As part of the program, you get to choose from participating money transfer organizations which have agreed to donate a set amount per transaction. You also get to choose the community program or organization the money transfer organization’s contribution should support.
TIGRA first tested the program in Latin America where it has helped groups such as the Salvadoran Association of Financial Education, which works on development issues in underprivileged communities in El Salvador.
On the donor side, Remit4Change has partnerships with such financial institutions as the Community Financial Resources and Nexxo Financial.
Nine months after it began, Remit4Change has signed up 3,000 participating remitters, mostly from Mexico and El Salvador. It’s a small number, but the potential is clear.
“We’re really attracting a segment of the Latin American market,” Richard says. But he added, “Like anything new, it needs to really move and attract people toward the idea.”

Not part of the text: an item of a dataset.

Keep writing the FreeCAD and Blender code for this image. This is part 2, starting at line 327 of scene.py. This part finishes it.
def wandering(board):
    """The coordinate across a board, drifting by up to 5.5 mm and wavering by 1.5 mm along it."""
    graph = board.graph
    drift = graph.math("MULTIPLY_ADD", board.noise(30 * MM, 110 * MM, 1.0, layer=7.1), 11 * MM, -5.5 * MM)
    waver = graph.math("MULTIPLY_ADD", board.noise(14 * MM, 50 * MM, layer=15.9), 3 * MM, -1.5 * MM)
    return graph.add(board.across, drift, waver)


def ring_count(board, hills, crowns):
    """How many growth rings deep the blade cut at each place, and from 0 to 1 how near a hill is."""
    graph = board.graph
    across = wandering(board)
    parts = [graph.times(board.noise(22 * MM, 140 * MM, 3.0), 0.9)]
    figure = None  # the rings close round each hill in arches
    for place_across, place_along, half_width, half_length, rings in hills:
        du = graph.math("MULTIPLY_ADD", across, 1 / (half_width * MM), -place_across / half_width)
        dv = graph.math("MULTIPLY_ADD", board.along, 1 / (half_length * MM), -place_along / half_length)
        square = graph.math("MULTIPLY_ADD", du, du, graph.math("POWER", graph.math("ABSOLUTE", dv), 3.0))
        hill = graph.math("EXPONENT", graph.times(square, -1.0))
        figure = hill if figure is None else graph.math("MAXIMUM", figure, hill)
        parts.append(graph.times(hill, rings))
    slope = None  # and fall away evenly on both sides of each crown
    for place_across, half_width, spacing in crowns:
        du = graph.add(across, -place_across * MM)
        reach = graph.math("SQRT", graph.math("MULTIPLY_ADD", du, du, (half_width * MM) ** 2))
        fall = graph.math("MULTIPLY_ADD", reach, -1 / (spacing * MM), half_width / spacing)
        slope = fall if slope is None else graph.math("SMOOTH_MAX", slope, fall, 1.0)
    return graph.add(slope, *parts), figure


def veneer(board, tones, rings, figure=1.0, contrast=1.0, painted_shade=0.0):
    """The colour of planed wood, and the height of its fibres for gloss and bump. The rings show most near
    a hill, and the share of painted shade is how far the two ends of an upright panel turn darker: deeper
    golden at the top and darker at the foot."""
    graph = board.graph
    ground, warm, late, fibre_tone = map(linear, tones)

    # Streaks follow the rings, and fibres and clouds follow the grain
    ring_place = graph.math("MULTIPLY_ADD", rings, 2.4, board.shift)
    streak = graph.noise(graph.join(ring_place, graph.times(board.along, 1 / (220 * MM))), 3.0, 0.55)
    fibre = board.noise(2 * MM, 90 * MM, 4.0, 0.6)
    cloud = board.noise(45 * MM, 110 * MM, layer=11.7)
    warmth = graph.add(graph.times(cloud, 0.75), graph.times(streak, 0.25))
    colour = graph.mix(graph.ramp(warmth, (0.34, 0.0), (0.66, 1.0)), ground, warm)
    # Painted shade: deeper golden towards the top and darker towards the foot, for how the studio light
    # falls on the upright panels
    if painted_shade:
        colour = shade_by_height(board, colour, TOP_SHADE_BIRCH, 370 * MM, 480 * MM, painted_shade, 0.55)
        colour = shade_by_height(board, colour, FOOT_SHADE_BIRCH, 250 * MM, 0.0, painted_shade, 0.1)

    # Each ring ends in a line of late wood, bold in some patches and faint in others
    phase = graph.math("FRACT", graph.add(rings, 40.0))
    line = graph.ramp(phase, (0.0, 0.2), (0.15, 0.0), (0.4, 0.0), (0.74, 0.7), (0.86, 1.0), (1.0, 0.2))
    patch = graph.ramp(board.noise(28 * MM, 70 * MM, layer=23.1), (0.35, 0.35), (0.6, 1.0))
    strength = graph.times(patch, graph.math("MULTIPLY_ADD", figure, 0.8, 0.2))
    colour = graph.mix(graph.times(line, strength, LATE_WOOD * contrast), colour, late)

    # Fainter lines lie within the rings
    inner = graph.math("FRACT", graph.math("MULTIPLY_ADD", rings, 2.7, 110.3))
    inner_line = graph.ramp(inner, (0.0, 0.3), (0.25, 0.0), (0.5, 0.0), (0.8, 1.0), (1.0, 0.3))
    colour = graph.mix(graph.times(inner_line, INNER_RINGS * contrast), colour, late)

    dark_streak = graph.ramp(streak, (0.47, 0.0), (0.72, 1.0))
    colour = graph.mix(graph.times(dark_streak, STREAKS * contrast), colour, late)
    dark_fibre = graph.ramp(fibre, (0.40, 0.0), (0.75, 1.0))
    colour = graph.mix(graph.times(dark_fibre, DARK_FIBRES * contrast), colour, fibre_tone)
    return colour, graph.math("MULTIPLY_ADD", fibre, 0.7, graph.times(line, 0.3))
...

Remit4Change is set to launch later this year in the Philippines where, based on the group’s estimates, overseas Filipinos made roughly 75 million money transfer transactions from more than 175 countries in 2010. Roughly half were from the United States.
The program has been supported by P-Noy’s government. One partner, the Development Bank of the Philippines, has committed to contribute 10 pesos for every remittance transaction, Cavosora said.
One target beneficiary is Unlad Kabayan, a non-governmental organization which helps migrant workers use their savings to set up their own businesses, in hopes of providing an alternative to migration.
In a statement, Sec. Imelda Nicholas of the Commission on Filipinos Overseas highlighted the power of “harnessing remittances for development” as the “next frontier for development banking and finance.”
Melanie Valenciano of Unlad Kabayan said the partnership “will spur more negosyos as small as sari-sari stores to larger enterprises like virgin coconut oil production.”
These businesses “provide jobs and economic upliftment for many communities,” she also said.
And for the millions of Filipino expats, they also make sending money back home a way of helping out not just their families, but also their baryo or barangay, their probinsya, their homeland.